§ **Material provided**:
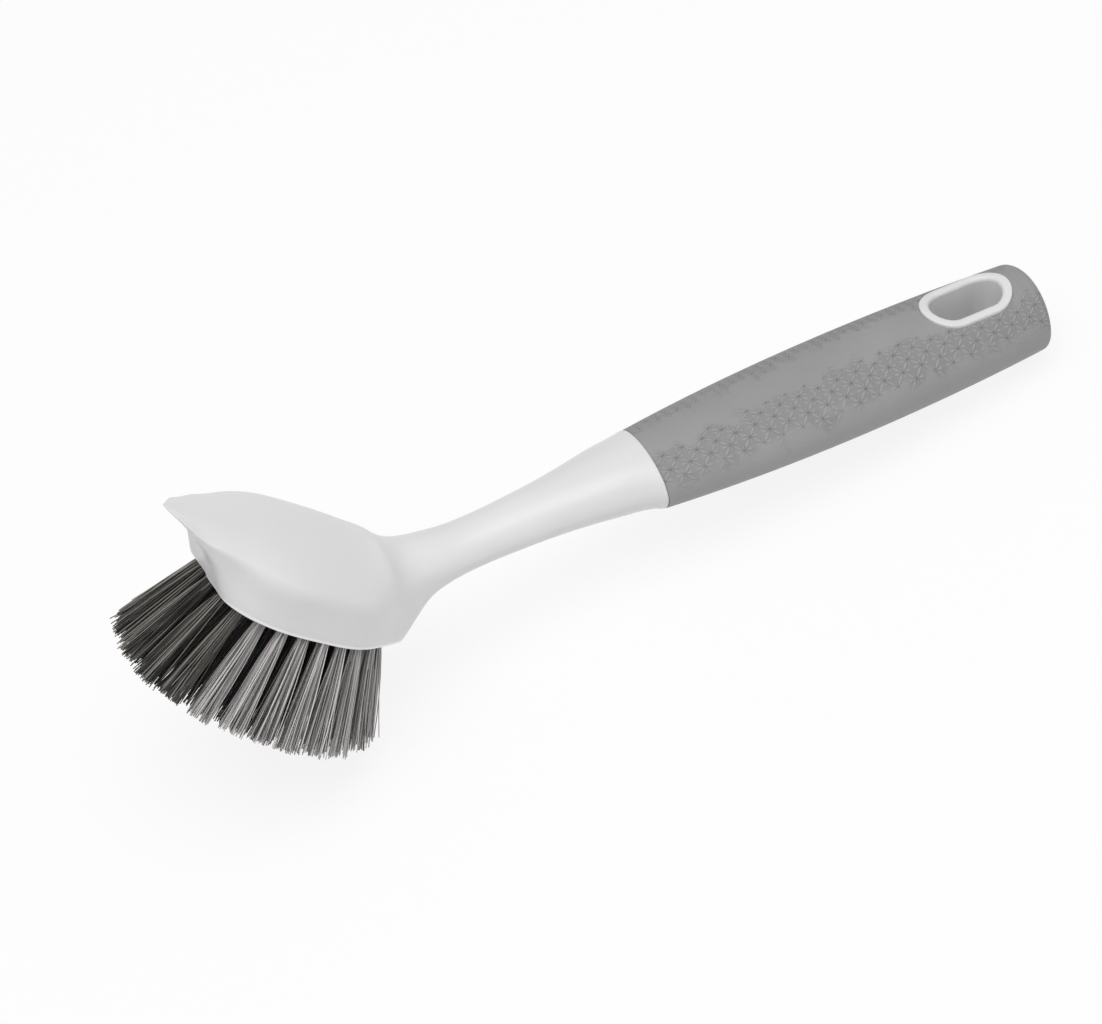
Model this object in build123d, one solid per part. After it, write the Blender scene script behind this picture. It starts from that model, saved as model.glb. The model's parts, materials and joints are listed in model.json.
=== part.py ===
from build123d import *
import os
from math import atan2, cos, degrees, pi, radians, sin, sqrt

os.makedirs("parts", exist_ok=True)

# Dish wand: a white moulded body (head, neck and handle core in one piece), a soft
# grey grip moulded over the core, and a fan of bristle tufts wedged into the head
# by flat metal anchors. All lengths in mm, angles in degrees.
# The brush is drawn with its handle along X: x = 0 is the front edge of the grip,
# the head lies at -x, the tail at +x, and y = 0 is the plane of symmetry. At the
# end it is laid on the table, on its bristle tips and the rim of its hanging hole.

# Grip and handle core
grip_length = 122.6
grip_front_half_width = 14.6
grip_front_half_height = 9.4
grip_belly_half_width = 18.05
grip_tail_half_width = 14.58
grip_tail_half_height = 12.16
grip_wall = 2.0
tail_bulge = 3.3
tail_edge_radius = 2.2
grip_front_radius = 0.4
bond_gap = 0.05
dome_spread = 50.0

# Hanging hole through the tail, a slot with round ends and a white rim
slot_centre_from_tail = 22.25
slot_half_length = 11.0
slot_half_width = 5.95
slot_rim_wall = 2.8
slot_rim_proud = 0.8
slot_edge_radius = 1.2
slot_foot_radius = 0.4

# Neck, from the shoulder against the grip to the waist just behind the head
neck_length = 58.0
shoulder_half_width = 14.8
shoulder_half_height = 9.6
shoulder_edge_radius = 0.5
waist_half_width = 7.9
waist_half_height = 6.5
neck_lift = 1.1

# Head: its rim is the soft crease round the top, in a plane tilted up from the handle
head_tilt = 39.2
head_centre_back = 102.0
head_centre_up = 27.0
head_half_length = 42.0
head_half_width = 23.2
crown_height = 4.2
skirt_depth = 15.0
face_slant = 2.0
face_lip_radius = 0.5

# Bristle face, sized by shares of the head: rings of tufts on a rounded oval
face_back_share = 0.221
face_depth_share = 1.067
face_length_share = 0.683
face_width_share = 0.975
face_ring_power = 2.5
edge_margin = 3.0
ring_pitch = 6.0
front_narrowing_share = 0.25
ring_counts = [24, 18, 11, 3]
ring_names = ["outer", "second", "third", "centre"]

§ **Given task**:
Using the listing above, reproduce each line without omission.

§ **Right answer**:
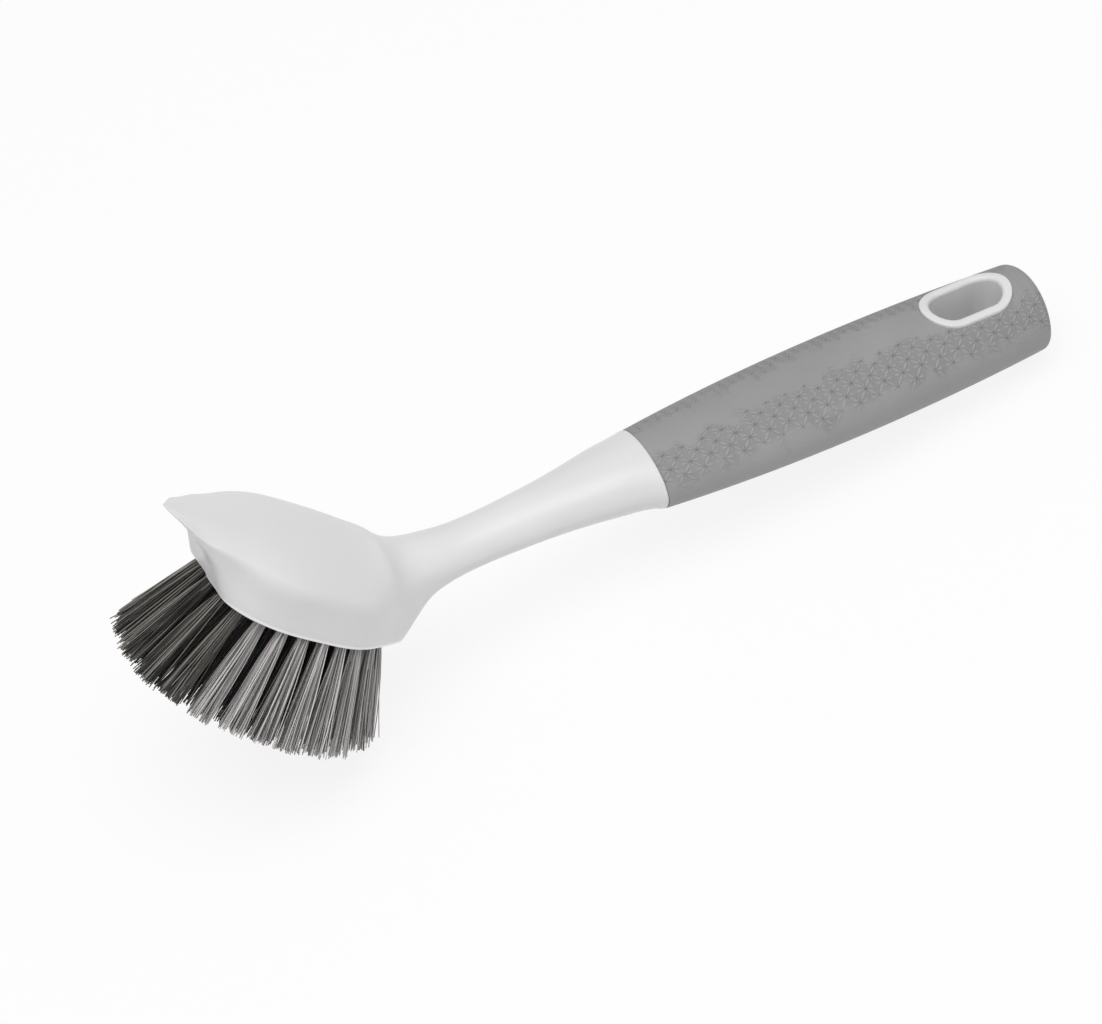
Model this object in build123d, one solid per part. After it, write the Blender scene script behind this picture. It starts from that model, saved as model.glb. The model's parts, materials and joints are listed in model.json.
=== part.py ===
from build123d import *
import os
from math import atan2, cos, degrees, pi, radians, sin, sqrt

os.makedirs("parts", exist_ok=True)

# Dish wand: a white moulded body (head, neck and handle core in one piece), a soft
# grey grip moulded over the core, and a fan of bristle tufts wedged into the head
# by flat metal anchors. All lengths in mm, angles in degrees.
# The brush is drawn with its handle along X: x = 0 is the front edge of the grip,
# the head lies at -x, the tail at +x, and y = 0 is the plane of symmetry. At the
# end it is laid on the table, on its bristle tips and the rim of its hanging hole.

# Grip and handle core
grip_length = 122.6
grip_front_half_width = 14.6
grip_front_half_height = 9.4
grip_belly_half_width = 18.05
grip_tail_half_width = 14.58
grip_tail_half_height = 12.16
grip_wall = 2.0
tail_bulge = 3.3
tail_edge_radius = 2.2
grip_front_radius = 0.4
bond_gap = 0.05
dome_spread = 50.0

# Hanging hole through the tail, a slot with round ends and a white rim
slot_centre_from_tail = 22.25
slot_half_length = 11.0
slot_half_width = 5.95
slot_rim_wall = 2.8
slot_rim_proud = 0.8
slot_edge_radius = 1.2
slot_foot_radius = 0.4

# Neck, from the shoulder against the grip to the waist just behind the head
neck_length = 58.0
shoulder_half_width = 14.8
shoulder_half_height = 9.6
shoulder_edge_radius = 0.5
waist_half_width = 7.9
waist_half_height = 6.5
neck_lift = 1.1

# Head: its rim is the soft crease round the top, in a plane tilted up from the handle
head_tilt = 39.2
head_centre_back = 102.0
head_centre_up = 27.0
head_half_length = 42.0
head_half_width = 23.2
crown_height = 4.2
skirt_depth = 15.0
face_slant = 2.0
face_lip_radius = 0.5

# Bristle face, sized by shares of the head: rings of tufts on a rounded oval
face_back_share = 0.221
face_depth_share = 1.067
face_length_share = 0.683
face_width_share = 0.975
face_ring_power = 2.5
edge_margin = 3.0
ring_pitch = 6.0
front_narrowing_share = 0.25
ring_counts = [24, 18, 11, 3]
ring_names = ["outer", "second", "third", "centre"]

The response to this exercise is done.